J’ai découvert cette poétesse syrienne* grâce au blog de Michel Baglin (« Texture »). J’ai acquis aussitôt un recueil, celui-ci où j’ai trouvé de quoi combler mes attentes, sensualité, partage, sincérité, amours ; dont des amours homosexuelles : « Devant elle / je me prosterne / amoureuse éprise », aussi hétérosexuelles : « je te donne un ventre doux / qui souffre / conçoit / enfante / » soient des amours tout court. Pas de retenue dans la vie ni dans l’écriture : « dans le duvet du ventre / ou sous l’aisselle / pénétrant la mousse veloutée / d’un tendre passage ». Ce qui compte c’est que le poème emporte et apporte, qu’on en reçoive. La poésie comme don et suprême cadeau. L’auteur le résume si fort : « Ma bouche / est chanson d’Ishtar / et contes de Shéhérazade // ma bouche est le gémissement silencieux / d’une plainte // ma bouche / est une fontaine coulant de plaisir / Le cantique / du cœur / et de la chair ». Je laisse poursuivre Michel Baglin : « Éloge du corps dans une langue on ne peut plus sensuelle, ce recueil chante la jouissance et l’art de se dénuder pour mieux se livrer à l’être, à l’autre et à son propre abandon à la poésie du monde : « je me débarrasse de l’inutile / des écorces qui m’alourdissent » écrit Maram. Le corps à corps y est aussi glorification de la féminité (« je me fonds dans toutes les femmes »), des seins, des aisselles, du duvet du ventre et des sexes, de l’amour charnel et de l’âme ardente. Célébration fluide d’un « corps fait de baisers / sculpté de caresses / hâlé de soleil / qui désire / qui embrasse / et jouit ». La poésie y apparaît comme une forme du don : « devant vous je me dénude / doigt / par doigt / ongle par ongle / peau / et puis os / puis poème. » Cette lecture est un beau cadeau.

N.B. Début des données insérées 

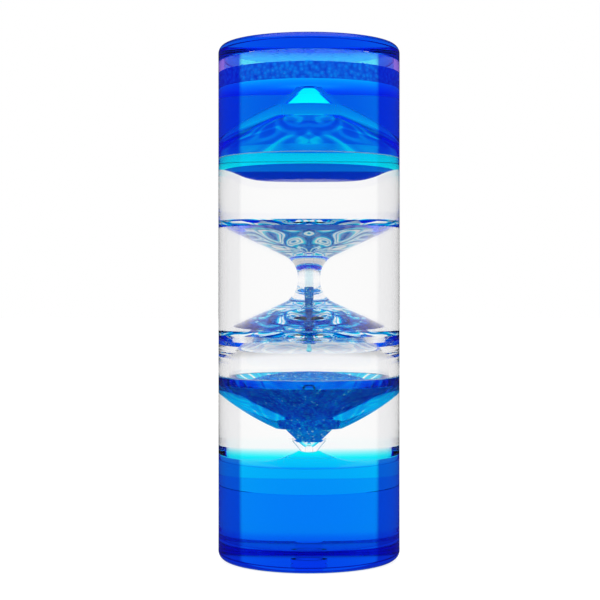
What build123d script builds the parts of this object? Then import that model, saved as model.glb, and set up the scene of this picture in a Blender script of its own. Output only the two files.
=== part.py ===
from build123d import *
import os
from math import asin, atan2, copysign, cos, degrees, radians, sin, sqrt, tan

# A liquid motion timer: a clear tube between a tinted cup and a tinted lid, with an
# hourglass bonded inside it. A nozzle dome closes each bulb of the hourglass.
# Millimetres, +Z up, origin at the middle of the underside.

# Outer body
outer_radius = 25.0
tube_wall = 1.5
bottom_cap_height = 20.6
bottom_floor = 5.8
top_cap_thickness = 4.65
rim_rounding = 2.3
inner_corner_rounding = 1.2
glue_line = 0.15

# Room between the nozzles' tips and the ends of the chamber
lower_tip_clearance = 23.95
upper_tip_clearance = 6.1

# Fill plug in the underside
plug_radius = 2.6
plug_head_radius = 3.4
plug_head_depth = 1.2
plug_chamfer = 0.25

# Hourglass funnels, heights measured from the neck plane
neck_radius = 3.1
neck_straight = 0.5
neck_fillet = 6.5
cone_angle = 24.7
neck_bore = 1.0
mouth_radius = 2.0
mouth_depth = 1.1
bulb_wall = 1.3
bulb_floor = 15.5
floor_dish = 3.0
bulb_shoulder = 17.0
shoulder_rise = 8.9
upper_skirt = 33.1
lower_skirt = 26.6

# Nozzle domes, heights measured from the seam with the skirt
dome_height = 13.9
dome_land_radius = 7.0
dome_wall = 3.5
dome_shoulder_radius = 16.0
dome_shoulder_height = 7.5
dome_hollow_radius = 13.5
dome_hollow_height = 6.3

# Nozzles, heights measured from the dome's land
nozzle_height = 6.5
nozzle_base_radius = 6.7
nozzle_ledge_height = 2.9
nozzle_ledge_radius = 4.35
nozzle_ledge_width = 0.55
nozzle_tip_radius = 1.5
nozzle_tip_rounding = 1.2
nozzle_wall = 1.0
nozzle_inner_radius = 5.1
nozzle_throat_radius = 1.25
nozzle_throat_height = 4.4
orifice_radius = 0.75

# Blue liquid round the upper dome, from the upper nozzle's tip down, and its froth
upper_surface_drop = 1.55
froth_depth = 4.6
froth_crown = 0.7

# Blue liquid in the cup, from the lower nozzle's tip down. Its surface climbs at the nozzle and the wall.
lower_surface_drop = 2.9
hump_rise = 3.3
hump_radius = 12.0
hump_edge = 2.2
meniscus_rise = 2.1
meniscus_width = 4.5

# Blue liquid under the upper dome, from the upper seam down: a flat pan drawn up to the wall
pool_depth = 6.55
pool_flat_radius = 8.0
pool_bend_radius = 14.0
pool_bend_rise = 2.0
pool_side_radius = 17.9
pool_side_drop = 2.25
pool_edge_drop = 0.9

# Glitter heap, its rim from the lower seam down and its tail from the lower nozzle's tip up
heap_rim_radius = 19.4
heap_rim_drop = 2.2
heap_rise = 3.5
heap_tail_lift = 2.95

# Thread of liquid in the bore, from the neck plane
thread_rise = 4.7
thread_depth = 2.5

# Drop on a thin strand under the lower mouth of the bore
outlet_drop_radius = 0.8
outlet_drop_reach = 4.2
outlet_strand_radius = 0.4

# Drops in the nozzles, above the upper land and above the lower tip
rising_drop_radius = 0.55
rising_drop_lift = 1.35
falling_drop_radius = 0.5
falling_drop_lift = 2.25

# Radii that follow from the sizes above
bore_radius = outer_radius - tube_wall
bulb_radius = bore_radius - bulb_wall
mouth_height = bulb_floor - floor_dish
floor_radius = bulb_radius - bulb_shoulder + sqrt(bulb_shoulder**2 - shoulder_rise**2)

# Heights of the pieces, stacked up from the underside
bottom_joint = bottom_cap_height + glue_line
lower_tip = bottom_floor + lower_tip_clearance
lower_land = lower_tip + nozzle_height
lower_seam = lower_land + dome_height
neck_height = lower_seam + glue_line + lower_skirt
upper_seam = neck_height + upper_skirt + glue_line
upper_land = upper_seam + dome_height
upper_tip = upper_land + nozzle_height
ceiling = upper_tip + upper_tip_clearance
top_joint = ceiling - glue_line
total_height = ceiling + top_cap_thickness

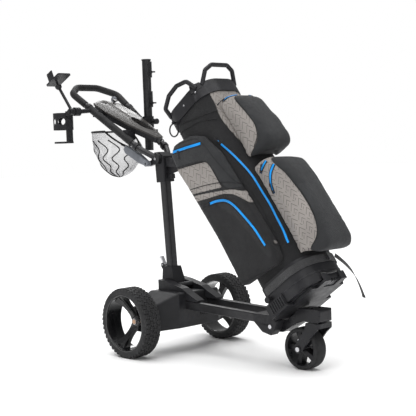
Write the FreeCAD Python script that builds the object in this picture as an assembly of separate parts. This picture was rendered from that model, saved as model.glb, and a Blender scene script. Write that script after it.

* Elle est aussi auteure d’une anthologie : Femmes Poètes du monde arabe aux éditions Le Temps des cerises.
Ceci est d’abord l’histoire reconstituée et fictionnée du père de l’auteur. Non pas un récit complaisant ou prétendant régler dérisoirement les comptes. Un beau roman et une sacrée aventure à la fois pour l’auteur et son lecteur. « Inscrire bagnard à la case profession du père sur la fiche de rentrée à l’école ? Finalement, son silence m’avait longtemps protégé. Cette protection avant disparu d’un seul coup. Elle me laissait vide, impuissant. » Dans ce livre alterne le récit du père et celui, en italique, d’un scénariste qui tente d’écrire l’histoire, substitut à peine voilé de l’auteur. L’histoire commence par le procès d’un meurtrier indigène à Bougie, ville coloniale d’Algérie. Une banale affaire de rixe au bordel. Mais le soldat indigène qui ne sait pas s’exprimer est évacué et condamné… au bagne à Cayenne ! La situation du drame à Bougie m’a sans doute ému parce que je vécus là bien après et que j’y fréquentai aussi les restes inversés du racisme après l’indépendance. Mais c’est surtout d’autre chose qu’il s’agit dans ce voyage où nous entraîne Mouloud jusqu’au bagne vécu par son père comme il a été habité injustement par d’autres, Dreyfus, Seznec et Cie. C’est si fortement vécu que j’aurais juré qu’Akkouche avait vraiment visité Cayenne. Et dans ce récit s’en emboîtent plusieurs comme les aventures gigognes de la mémoire et de l’écriture. Une forte écriture. Comme cette vision au retour au pays : « Ses yeux fouillèrent nerveusement autour de lui. En vain. Il ne retrouvait pas ses marques. L’impression d’être un étranger ne le quittait pas. Sur la balance du temps, les années passées hors du village pesaient plus que les autres. » Un beau livre à se procurer (il est paru en 2001).